ROMA – Il ministro della Giustizia Carlo Nordio ha definito il proscioglimento di Matteo Salvini nel processo Open Arms un «segnale plurimo», articolando la sua riflessione in quattro punti.

Nordio ha evidenziato anzitutto la professionalità della magistratura italiana: «Abbiamo la stragrande maggioranza di magistrati preparati e coraggiosi, che applicano la legge prescindendo dalle loro idee politiche». Ha poi criticato il processo, definendolo «fondato sul nulla» e sostenendo che «non sarebbe nemmeno dovuto iniziare». Il ministro ha inoltre sollevato la questione dell’eventuale coinvolgimento di Giuseppe Conte, all’epoca presidente del Consiglio, non chiamato in causa a differenza di Salvini.

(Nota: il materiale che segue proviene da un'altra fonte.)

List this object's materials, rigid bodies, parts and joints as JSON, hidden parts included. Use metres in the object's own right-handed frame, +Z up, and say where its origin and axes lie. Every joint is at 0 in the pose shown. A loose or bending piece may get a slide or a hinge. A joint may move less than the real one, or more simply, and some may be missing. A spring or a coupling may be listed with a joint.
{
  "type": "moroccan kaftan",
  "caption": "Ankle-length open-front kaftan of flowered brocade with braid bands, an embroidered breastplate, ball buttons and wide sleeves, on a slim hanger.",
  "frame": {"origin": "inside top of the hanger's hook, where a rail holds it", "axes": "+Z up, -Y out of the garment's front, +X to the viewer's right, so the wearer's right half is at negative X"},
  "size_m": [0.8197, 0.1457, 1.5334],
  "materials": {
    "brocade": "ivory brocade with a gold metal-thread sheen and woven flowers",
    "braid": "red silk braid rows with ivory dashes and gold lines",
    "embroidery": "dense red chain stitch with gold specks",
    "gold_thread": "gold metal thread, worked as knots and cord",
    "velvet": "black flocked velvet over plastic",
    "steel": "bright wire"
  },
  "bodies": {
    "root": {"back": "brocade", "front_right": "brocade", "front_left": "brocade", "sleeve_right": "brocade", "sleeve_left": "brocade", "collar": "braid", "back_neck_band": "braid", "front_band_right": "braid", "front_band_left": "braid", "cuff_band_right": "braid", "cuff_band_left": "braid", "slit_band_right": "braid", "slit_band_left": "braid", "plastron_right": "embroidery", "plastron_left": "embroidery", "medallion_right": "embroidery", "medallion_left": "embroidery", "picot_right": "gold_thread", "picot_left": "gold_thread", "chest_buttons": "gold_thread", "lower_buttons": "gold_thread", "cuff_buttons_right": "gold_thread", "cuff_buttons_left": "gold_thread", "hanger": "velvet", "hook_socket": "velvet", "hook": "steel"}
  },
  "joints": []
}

Nel suo quarto punto, Nordio ha affrontato il tema della responsabilità dei magistrati, proponendo che si pensi a risarcire le persone che, a causa di errori giudiziari, perdono salute, risparmi e lavoro. Una proposta accolta con favore da Enrico Costa (Forza Italia), che ha annunciato la presentazione di una proposta di legge in tal senso.

Nel frattempo, la separazione delle carriere tra magistrati inquirenti e giudicanti resta un obiettivo centrale per il governo, sostenuto anche dal vicepremier Salvini.

Le dichiarazioni del ministro hanno alimentato il dibattito. La Giunta delle Camere Penali, dopo l’assoluzione di Salvini e Renzi, ha accusato la magistratura di un «uso politico dello strumento giudiziario con tratti eversivi». L’Associazione Nazionale Magistrati (ANM) ha replicato definendo «dissennata» tale accusa, sottolineando che «i processi si fanno per accertare i fatti e non per validare verità precostituite».

L’esecutivo Meloni, intanto, preme sull’acceleratore per riformare la giustizia, promettendo nuove iniziative nelle prossime ore.